→ **WRITTEN TASK**: Within the entries below, find the portion that opens with the line containing "Reconstruct the object" and closes with the line containing "wasm.setup();". Retype that portion exactly and only.

→ **ROWS**:
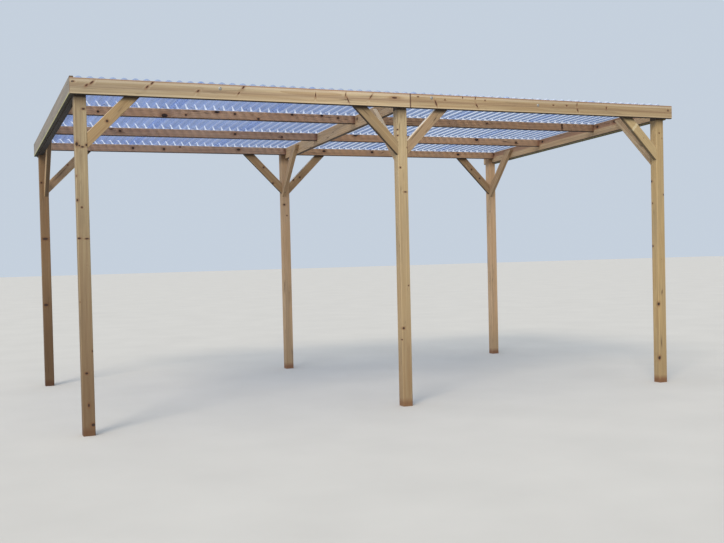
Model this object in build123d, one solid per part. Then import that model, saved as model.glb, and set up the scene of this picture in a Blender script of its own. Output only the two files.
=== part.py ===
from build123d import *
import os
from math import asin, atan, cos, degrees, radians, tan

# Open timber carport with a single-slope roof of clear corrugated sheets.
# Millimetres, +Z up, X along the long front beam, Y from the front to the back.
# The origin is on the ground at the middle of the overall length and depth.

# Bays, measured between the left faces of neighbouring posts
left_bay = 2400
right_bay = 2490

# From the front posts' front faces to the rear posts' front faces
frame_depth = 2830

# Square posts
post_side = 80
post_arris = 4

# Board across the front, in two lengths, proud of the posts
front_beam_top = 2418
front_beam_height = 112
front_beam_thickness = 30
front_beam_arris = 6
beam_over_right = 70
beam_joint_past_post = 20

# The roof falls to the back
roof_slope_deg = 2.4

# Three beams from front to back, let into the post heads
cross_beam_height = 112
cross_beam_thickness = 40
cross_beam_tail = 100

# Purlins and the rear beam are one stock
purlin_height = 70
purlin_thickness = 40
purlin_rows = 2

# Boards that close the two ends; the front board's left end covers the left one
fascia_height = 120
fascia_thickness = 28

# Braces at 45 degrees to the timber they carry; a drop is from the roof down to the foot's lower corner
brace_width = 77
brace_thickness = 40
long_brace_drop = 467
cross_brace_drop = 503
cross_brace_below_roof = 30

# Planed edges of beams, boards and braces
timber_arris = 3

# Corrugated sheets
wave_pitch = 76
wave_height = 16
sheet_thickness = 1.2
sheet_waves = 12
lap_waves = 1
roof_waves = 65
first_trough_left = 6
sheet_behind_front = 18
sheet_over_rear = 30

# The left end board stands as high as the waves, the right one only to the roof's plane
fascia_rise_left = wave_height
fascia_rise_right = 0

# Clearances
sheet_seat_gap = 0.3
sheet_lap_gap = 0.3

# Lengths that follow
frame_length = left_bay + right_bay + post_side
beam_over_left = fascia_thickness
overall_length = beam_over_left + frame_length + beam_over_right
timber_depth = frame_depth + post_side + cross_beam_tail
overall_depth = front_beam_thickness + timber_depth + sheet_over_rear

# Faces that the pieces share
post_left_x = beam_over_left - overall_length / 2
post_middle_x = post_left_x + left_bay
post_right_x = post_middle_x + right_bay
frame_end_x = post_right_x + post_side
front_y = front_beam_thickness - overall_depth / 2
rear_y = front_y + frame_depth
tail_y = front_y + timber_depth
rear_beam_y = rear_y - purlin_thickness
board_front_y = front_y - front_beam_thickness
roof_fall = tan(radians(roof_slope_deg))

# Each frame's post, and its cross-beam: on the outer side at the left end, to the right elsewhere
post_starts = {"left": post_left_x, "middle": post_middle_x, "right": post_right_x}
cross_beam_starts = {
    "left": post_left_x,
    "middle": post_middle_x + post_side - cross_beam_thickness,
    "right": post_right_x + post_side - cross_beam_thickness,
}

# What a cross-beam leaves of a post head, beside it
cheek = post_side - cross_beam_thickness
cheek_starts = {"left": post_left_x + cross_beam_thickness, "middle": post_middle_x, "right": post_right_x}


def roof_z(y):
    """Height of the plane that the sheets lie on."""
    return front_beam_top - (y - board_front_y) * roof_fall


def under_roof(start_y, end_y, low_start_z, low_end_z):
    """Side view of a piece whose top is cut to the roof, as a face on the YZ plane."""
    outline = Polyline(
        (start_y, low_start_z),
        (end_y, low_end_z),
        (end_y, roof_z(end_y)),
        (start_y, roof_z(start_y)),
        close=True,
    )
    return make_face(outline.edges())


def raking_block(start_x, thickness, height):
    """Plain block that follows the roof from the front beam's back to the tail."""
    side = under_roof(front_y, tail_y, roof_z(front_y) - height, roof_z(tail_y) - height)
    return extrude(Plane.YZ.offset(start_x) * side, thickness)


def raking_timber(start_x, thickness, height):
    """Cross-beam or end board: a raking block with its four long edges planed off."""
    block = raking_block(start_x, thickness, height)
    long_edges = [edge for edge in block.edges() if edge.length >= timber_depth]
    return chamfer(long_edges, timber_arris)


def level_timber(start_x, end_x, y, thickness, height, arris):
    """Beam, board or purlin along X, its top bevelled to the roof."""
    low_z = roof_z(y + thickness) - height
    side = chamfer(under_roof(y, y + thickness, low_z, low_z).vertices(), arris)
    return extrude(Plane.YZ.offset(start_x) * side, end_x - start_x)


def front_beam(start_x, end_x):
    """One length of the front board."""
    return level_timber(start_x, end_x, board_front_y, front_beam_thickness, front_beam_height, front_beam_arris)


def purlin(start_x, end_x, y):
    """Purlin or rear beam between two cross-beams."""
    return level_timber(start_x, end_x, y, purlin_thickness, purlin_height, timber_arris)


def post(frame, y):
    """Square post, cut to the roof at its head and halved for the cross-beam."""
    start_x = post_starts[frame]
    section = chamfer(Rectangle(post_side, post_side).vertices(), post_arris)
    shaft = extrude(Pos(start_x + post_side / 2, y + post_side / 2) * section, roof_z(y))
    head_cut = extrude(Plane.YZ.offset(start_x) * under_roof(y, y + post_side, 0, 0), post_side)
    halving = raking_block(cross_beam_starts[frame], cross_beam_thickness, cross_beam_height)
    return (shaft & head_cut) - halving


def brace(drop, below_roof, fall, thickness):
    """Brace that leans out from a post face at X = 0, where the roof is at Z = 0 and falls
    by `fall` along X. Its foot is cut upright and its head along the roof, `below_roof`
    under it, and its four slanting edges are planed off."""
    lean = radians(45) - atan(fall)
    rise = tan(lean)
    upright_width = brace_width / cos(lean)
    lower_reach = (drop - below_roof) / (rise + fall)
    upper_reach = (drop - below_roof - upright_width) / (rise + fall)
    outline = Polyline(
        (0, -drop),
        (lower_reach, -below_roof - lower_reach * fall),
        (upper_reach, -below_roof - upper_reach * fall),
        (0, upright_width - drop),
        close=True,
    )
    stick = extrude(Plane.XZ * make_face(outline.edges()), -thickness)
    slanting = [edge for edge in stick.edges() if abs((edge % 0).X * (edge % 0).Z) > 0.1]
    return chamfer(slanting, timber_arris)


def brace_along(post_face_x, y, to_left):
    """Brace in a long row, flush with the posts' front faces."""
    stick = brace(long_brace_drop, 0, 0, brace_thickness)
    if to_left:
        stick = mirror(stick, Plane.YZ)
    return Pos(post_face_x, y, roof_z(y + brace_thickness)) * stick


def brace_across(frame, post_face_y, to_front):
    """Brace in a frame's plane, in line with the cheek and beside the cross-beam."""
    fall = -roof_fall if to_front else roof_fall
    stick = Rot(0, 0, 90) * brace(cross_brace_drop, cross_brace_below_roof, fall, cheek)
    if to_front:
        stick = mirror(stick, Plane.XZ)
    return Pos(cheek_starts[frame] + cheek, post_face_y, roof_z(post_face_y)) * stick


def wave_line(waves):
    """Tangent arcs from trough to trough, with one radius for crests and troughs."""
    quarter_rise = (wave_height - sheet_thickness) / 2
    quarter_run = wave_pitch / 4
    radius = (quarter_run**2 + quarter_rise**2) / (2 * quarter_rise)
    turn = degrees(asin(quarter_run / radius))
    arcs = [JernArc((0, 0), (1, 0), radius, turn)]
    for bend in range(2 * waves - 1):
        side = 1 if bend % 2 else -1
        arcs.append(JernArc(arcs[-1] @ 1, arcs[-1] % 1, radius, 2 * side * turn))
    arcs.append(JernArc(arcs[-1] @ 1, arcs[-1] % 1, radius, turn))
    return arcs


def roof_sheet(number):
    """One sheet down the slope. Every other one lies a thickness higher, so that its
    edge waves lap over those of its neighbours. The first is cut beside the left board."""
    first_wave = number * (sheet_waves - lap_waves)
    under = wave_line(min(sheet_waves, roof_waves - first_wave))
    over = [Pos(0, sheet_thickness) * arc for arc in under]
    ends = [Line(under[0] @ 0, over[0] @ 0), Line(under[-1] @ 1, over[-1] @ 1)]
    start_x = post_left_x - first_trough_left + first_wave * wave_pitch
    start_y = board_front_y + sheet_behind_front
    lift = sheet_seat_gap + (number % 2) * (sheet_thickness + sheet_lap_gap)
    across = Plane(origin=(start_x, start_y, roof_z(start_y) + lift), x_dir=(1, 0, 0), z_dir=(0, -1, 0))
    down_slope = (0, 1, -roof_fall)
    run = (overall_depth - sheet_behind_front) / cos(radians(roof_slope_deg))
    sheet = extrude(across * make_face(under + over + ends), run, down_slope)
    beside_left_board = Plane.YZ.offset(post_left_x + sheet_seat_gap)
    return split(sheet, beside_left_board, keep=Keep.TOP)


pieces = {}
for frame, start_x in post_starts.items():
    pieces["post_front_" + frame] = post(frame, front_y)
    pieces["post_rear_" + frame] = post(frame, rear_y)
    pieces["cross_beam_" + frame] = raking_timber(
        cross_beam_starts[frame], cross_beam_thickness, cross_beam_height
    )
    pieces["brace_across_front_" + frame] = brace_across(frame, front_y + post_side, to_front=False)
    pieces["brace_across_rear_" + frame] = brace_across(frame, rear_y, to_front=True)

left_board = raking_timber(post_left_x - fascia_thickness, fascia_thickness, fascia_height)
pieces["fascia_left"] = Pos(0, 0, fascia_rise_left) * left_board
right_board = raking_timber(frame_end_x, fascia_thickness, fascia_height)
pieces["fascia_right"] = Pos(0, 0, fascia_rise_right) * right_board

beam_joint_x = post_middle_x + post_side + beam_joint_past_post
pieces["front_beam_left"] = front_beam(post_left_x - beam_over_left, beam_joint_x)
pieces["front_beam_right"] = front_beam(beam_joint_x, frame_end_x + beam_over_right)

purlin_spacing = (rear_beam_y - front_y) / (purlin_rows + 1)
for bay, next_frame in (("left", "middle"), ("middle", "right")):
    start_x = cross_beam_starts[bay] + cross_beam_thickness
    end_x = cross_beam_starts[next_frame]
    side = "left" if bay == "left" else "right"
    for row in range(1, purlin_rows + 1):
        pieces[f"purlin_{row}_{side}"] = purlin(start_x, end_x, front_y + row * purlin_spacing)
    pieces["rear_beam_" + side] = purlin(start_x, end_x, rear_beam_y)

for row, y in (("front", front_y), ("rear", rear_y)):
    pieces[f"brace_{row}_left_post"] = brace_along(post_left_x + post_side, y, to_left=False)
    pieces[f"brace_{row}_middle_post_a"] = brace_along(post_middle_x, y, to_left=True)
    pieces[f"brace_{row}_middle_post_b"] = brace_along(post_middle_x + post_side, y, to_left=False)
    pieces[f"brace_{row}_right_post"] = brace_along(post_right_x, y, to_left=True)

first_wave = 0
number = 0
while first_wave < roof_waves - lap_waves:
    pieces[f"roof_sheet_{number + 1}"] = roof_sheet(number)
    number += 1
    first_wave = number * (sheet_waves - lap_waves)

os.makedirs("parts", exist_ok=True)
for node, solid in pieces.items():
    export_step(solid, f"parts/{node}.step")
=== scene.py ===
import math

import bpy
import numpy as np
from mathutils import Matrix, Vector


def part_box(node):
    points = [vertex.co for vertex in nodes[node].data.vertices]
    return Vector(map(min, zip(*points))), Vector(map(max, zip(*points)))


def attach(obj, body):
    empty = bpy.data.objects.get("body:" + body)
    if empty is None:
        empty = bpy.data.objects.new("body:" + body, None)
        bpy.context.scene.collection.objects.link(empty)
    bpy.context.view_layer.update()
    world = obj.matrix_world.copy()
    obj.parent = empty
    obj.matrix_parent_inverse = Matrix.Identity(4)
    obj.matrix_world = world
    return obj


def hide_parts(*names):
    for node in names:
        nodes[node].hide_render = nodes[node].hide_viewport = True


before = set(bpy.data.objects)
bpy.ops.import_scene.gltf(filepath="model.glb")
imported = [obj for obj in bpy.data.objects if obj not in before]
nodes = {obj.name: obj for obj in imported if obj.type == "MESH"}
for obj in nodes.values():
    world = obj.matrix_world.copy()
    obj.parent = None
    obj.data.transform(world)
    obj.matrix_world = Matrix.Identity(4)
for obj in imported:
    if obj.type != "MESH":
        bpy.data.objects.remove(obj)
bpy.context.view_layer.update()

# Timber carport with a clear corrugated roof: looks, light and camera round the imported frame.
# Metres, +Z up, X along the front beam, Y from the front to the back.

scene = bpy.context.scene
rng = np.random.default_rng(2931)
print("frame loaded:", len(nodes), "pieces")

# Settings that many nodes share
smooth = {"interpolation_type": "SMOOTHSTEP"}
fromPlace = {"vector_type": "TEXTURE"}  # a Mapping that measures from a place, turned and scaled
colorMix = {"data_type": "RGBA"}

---

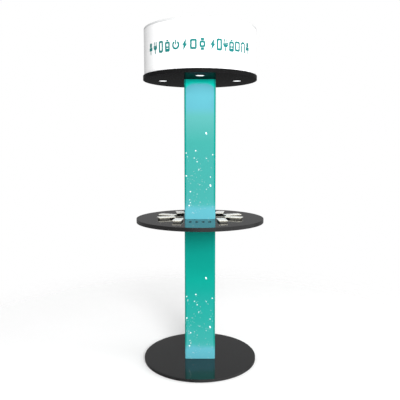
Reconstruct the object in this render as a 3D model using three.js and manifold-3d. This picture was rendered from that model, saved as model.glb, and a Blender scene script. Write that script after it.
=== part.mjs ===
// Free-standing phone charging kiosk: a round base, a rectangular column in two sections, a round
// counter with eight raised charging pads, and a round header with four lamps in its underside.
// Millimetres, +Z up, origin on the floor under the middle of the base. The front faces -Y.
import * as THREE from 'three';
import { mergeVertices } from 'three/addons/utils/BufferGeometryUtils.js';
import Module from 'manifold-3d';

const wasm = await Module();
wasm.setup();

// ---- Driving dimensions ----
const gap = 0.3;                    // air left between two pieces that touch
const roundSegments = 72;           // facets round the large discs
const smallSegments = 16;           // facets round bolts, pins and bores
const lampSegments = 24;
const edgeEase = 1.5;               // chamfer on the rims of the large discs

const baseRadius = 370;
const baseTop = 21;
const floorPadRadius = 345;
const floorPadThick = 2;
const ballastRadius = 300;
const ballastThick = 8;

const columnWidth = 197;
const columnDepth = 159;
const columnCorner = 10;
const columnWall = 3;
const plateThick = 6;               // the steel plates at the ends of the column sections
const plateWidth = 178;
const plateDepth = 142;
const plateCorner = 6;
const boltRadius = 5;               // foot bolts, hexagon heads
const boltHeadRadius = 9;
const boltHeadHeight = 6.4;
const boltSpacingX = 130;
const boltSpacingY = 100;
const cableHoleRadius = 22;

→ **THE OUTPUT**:
Reconstruct the object in this render as a 3D model using three.js and manifold-3d. This picture was rendered from that model, saved as model.glb, and a Blender scene script. Write that script after it.
=== part.mjs ===
// Free-standing phone charging kiosk: a round base, a rectangular column in two sections, a round
// counter with eight raised charging pads, and a round header with four lamps in its underside.
// Millimetres, +Z up, origin on the floor under the middle of the base. The front faces -Y.
import * as THREE from 'three';
import { mergeVertices } from 'three/addons/utils/BufferGeometryUtils.js';
import Module from 'manifold-3d';

const wasm = await Module();
wasm.setup();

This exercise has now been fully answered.